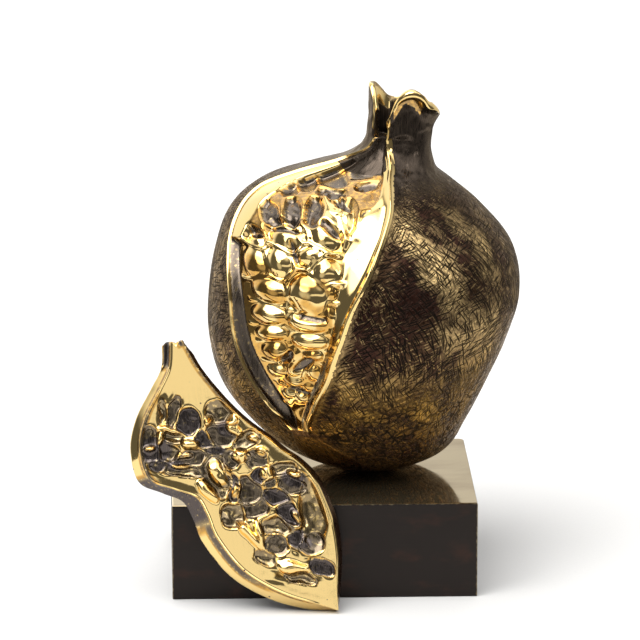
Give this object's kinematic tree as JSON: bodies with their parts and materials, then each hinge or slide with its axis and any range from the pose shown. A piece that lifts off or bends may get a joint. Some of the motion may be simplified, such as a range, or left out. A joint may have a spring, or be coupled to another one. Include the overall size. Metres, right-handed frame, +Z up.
{
  "type": "pomegranate sculpture",
  "caption": "Table sculpture of an opened pomegranate in patinated and polished cast brass, on a rectangular block, with its cut wedge leaning in front.",
  "frame": {"origin": "centre of the block's underside, on the surface that the sculpture stands on", "axes": "+Z up through the block towards the crown, +X to the right seen from the front, -Y out of the front, where the cut and the wedge face"},
  "size_m": [0.1557, 0.1383, 0.1965],
  "materials": {
    "patina_brass": "dark brown patina, crossed with scratches rubbed back to bare metal, with polished cut faces and seeds",
    "polished_brass": "polished, with dark patina left in the seed hollows",
    "block_brass": "dark brown patina on the sides, polished top",
    "steel": "zinc plated",
    "washer_brass": "as stamped"
  },
  "bodies": {
    "root": {"block": "block_brass", "fruit": "patina_brass", "wedge": "polished_brass", "fruit_washer": "washer_brass", "fruit_screw": "steel"}
  },
  "joints": []
}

____

§ **Directive**
Quote the material exactly, leaving nothing out.

§ **Task answer**
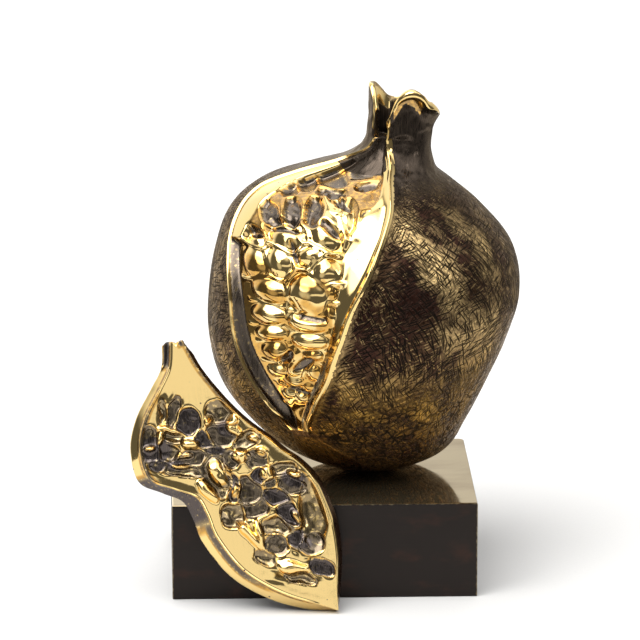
Give this object's kinematic tree as JSON: bodies with their parts and materials, then each hinge or slide with its axis and any range from the pose shown. A piece that lifts off or bends may get a joint. Some of the motion may be simplified, such as a range, or left out. A joint may have a spring, or be coupled to another one. Include the overall size. Metres, right-handed frame, +Z up.
{
  "type": "pomegranate sculpture",
  "caption": "Table sculpture of an opened pomegranate in patinated and polished cast brass, on a rectangular block, with its cut wedge leaning in front.",
  "frame": {"origin": "centre of the block's underside, on the surface that the sculpture stands on", "axes": "+Z up through the block towards the crown, +X to the right seen from the front, -Y out of the front, where the cut and the wedge face"},
  "size_m": [0.1557, 0.1383, 0.1965],
  "materials": {
    "patina_brass": "dark brown patina, crossed with scratches rubbed back to bare metal, with polished cut faces and seeds",
    "polished_brass": "polished, with dark patina left in the seed hollows",
    "block_brass": "dark brown patina on the sides, polished top",
    "steel": "zinc plated",
    "washer_brass": "as stamped"
  },
  "bodies": {
    "root": {"block": "block_brass", "fruit": "patina_brass", "wedge": "polished_brass", "fruit_washer": "washer_brass", "fruit_screw": "steel"}
  },
  "joints": []
}